## Task objective
All the data should come back exactly as it was given.

[START]

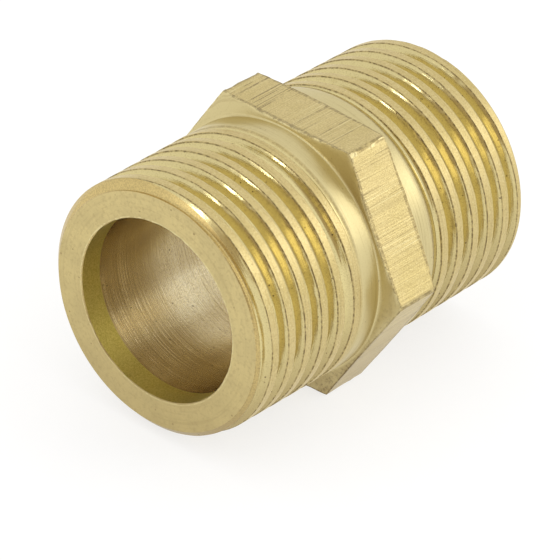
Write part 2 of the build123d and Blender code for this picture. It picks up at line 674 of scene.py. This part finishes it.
class Turned(Graph):
    """Noises and masks of the turned brass, which covers threads, necks and shoulders."""

    def __init__(self, name):
        super().__init__(name)
        self.out = self.size(self.x)
        self.from_axis = self.radius()
        self.lines = self.noise(self.stretch(9000, 150, 150), 4.0, 0.7)
        self.grain = self.noise(self.even(8000), 3.0, 0.75)
        self.ragged = self.noise(self.even(3500), 5.0, 0.75)
        self.patches = self.noise(self.even(350), 4.0, 0.6)
        self.groove = self.inside(self.from_axis, NECK_RADIUS, GROOVE_FADE, 1.0, 0.0)
        self.threaded = self.ramp(self.out, THREAD_X, THREAD_X + THREAD_FADE)
        self.crest = self.times(self.threaded, self.rest(self.groove))
        chamfer = HALF_LENGTH - END_CHAMFER
        self.end = self.ramp(self.out, chamfer - CHAMFER_FADE, chamfer)
        # painted shade: a mask from 0.75 at the bottom to none above, which darkens grooves and shoulders
        # towards the bottom
        self.low = self.ramp(self.z, -0.8 * FLAT_RADIUS, 0.3 * FLAT_RADIUS, 0.75, 0.0)


def turned_bump(g):
    """Turning lines, cutter marks down the grooves and grainy crests."""
    marks = g.times(g.groove, g.noise(g.circles(11000.0, 200.0), 2.0, 0.7))
    height = g.math("ADD", g.math("MULTIPLY", g.lines, 0.4), g.math("MULTIPLY", marks, 0.45))
    height = g.math("ADD", height, g.times(g.grain, g.math("MULTIPLY_ADD", g.crest, 0.5, 0.06)))
    g.bump(height, TURNED_RELIEF, 0.5)


def metal_colour(g):
    """Clean metal of crests, necks and grooves, with tarnish in its lines and grain."""
    colour = g.mix(g.ramp(g.patches, 0.35, 0.7), BRASS, BRASS_DEEP)
    colour = g.mix(g.rest(g.threaded), colour, BRASS_SMOOTH)
    colour = g.mix(g.ramp(g.lines, 0.52, 0.68, 0.0, 0.4), colour, TARNISH_AND_PAINTED_SHADE)
    colour = g.mix(g.times(g.crest, g.ramp(g.grain, 0.32, 0.47, 0.75, 0.0)), colour, BRASS_BRIGHT)
    grainy = g.math("MULTIPLY_ADD", g.crest, 0.35, 0.2)
    colour = g.mix(g.times(grainy, g.ramp(g.grain, 0.52, 0.68)), colour, TARNISH_AND_PAINTED_SHADE)
    root = g.beyond(g.from_axis, ROOT_RADIUS, ROOT_FADE, 1.0, 0.0)
    colour = g.mix(g.groove, colour, g.mix(root, BRASS_CUT, BRASS_ROOT))
    return g.mix(g.times(g.groove, g.ramp(g.grain, 0.5, 0.7, 0.0, 0.5)), colour, TARNISH_AND_PAINTED_SHADE)


def dirty_crest_edges(g, colour):
    """Ragged dark lines on the flanks, just below the crests."""
    below = g.inside(g.from_axis, NECK_RADIUS, EDGE_STARTS)
    above = g.inside(g.from_axis, NECK_RADIUS, EDGE_ENDS, 1.0, 0.0)
    slope = g.ramp(g.size(g.normal_x), 0.25, 0.5)
    edge = g.times(below, above, slope)
    return g.mix(g.times(edge, g.ramp(g.ragged, 0.42, 0.57, 0.25, 0.9)), colour, DIRT_AND_PAINTED_SHADE)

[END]

## Written solution
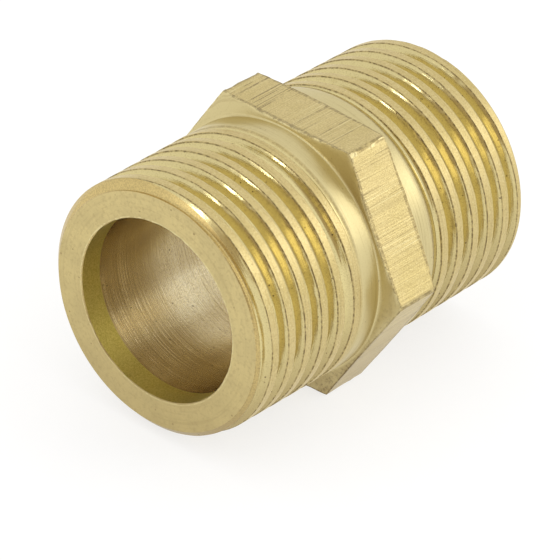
Write part 2 of the build123d and Blender code for this picture. It picks up at line 674 of scene.py. This part finishes it.
class Turned(Graph):
    """Noises and masks of the turned brass, which covers threads, necks and shoulders."""

    def __init__(self, name):
        super().__init__(name)
        self.out = self.size(self.x)
        self.from_axis = self.radius()
        self.lines = self.noise(self.stretch(9000, 150, 150), 4.0, 0.7)
        self.grain = self.noise(self.even(8000), 3.0, 0.75)
        self.ragged = self.noise(self.even(3500), 5.0, 0.75)
        self.patches = self.noise(self.even(350), 4.0, 0.6)
        self.groove = self.inside(self.from_axis, NECK_RADIUS, GROOVE_FADE, 1.0, 0.0)
        self.threaded = self.ramp(self.out, THREAD_X, THREAD_X + THREAD_FADE)
        self.crest = self.times(self.threaded, self.rest(self.groove))
        chamfer = HALF_LENGTH - END_CHAMFER
        self.end = self.ramp(self.out, chamfer - CHAMFER_FADE, chamfer)
        # painted shade: a mask from 0.75 at the bottom to none above, which darkens grooves and shoulders
        # towards the bottom
        self.low = self.ramp(self.z, -0.8 * FLAT_RADIUS, 0.3 * FLAT_RADIUS, 0.75, 0.0)


def turned_bump(g):
    """Turning lines, cutter marks down the grooves and grainy crests."""
    marks = g.times(g.groove, g.noise(g.circles(11000.0, 200.0), 2.0, 0.7))
    height = g.math("ADD", g.math("MULTIPLY", g.lines, 0.4), g.math("MULTIPLY", marks, 0.45))
    height = g.math("ADD", height, g.times(g.grain, g.math("MULTIPLY_ADD", g.crest, 0.5, 0.06)))
    g.bump(height, TURNED_RELIEF, 0.5)


def metal_colour(g):
    """Clean metal of crests, necks and grooves, with tarnish in its lines and grain."""
    colour = g.mix(g.ramp(g.patches, 0.35, 0.7), BRASS, BRASS_DEEP)
    colour = g.mix(g.rest(g.threaded), colour, BRASS_SMOOTH)
    colour = g.mix(g.ramp(g.lines, 0.52, 0.68, 0.0, 0.4), colour, TARNISH_AND_PAINTED_SHADE)
    colour = g.mix(g.times(g.crest, g.ramp(g.grain, 0.32, 0.47, 0.75, 0.0)), colour, BRASS_BRIGHT)
    grainy = g.math("MULTIPLY_ADD", g.crest, 0.35, 0.2)
    colour = g.mix(g.times(grainy, g.ramp(g.grain, 0.52, 0.68)), colour, TARNISH_AND_PAINTED_SHADE)
    root = g.beyond(g.from_axis, ROOT_RADIUS, ROOT_FADE, 1.0, 0.0)
    colour = g.mix(g.groove, colour, g.mix(root, BRASS_CUT, BRASS_ROOT))
    return g.mix(g.times(g.groove, g.ramp(g.grain, 0.5, 0.7, 0.0, 0.5)), colour, TARNISH_AND_PAINTED_SHADE)


def dirty_crest_edges(g, colour):
    """Ragged dark lines on the flanks, just below the crests."""
    below = g.inside(g.from_axis, NECK_RADIUS, EDGE_STARTS)
    above = g.inside(g.from_axis, NECK_RADIUS, EDGE_ENDS, 1.0, 0.0)
    slope = g.ramp(g.size(g.normal_x), 0.25, 0.5)
    edge = g.times(below, above, slope)
    return g.mix(g.times(edge, g.ramp(g.ragged, 0.42, 0.57, 0.25, 0.9)), colour, DIRT_AND_PAINTED_SHADE)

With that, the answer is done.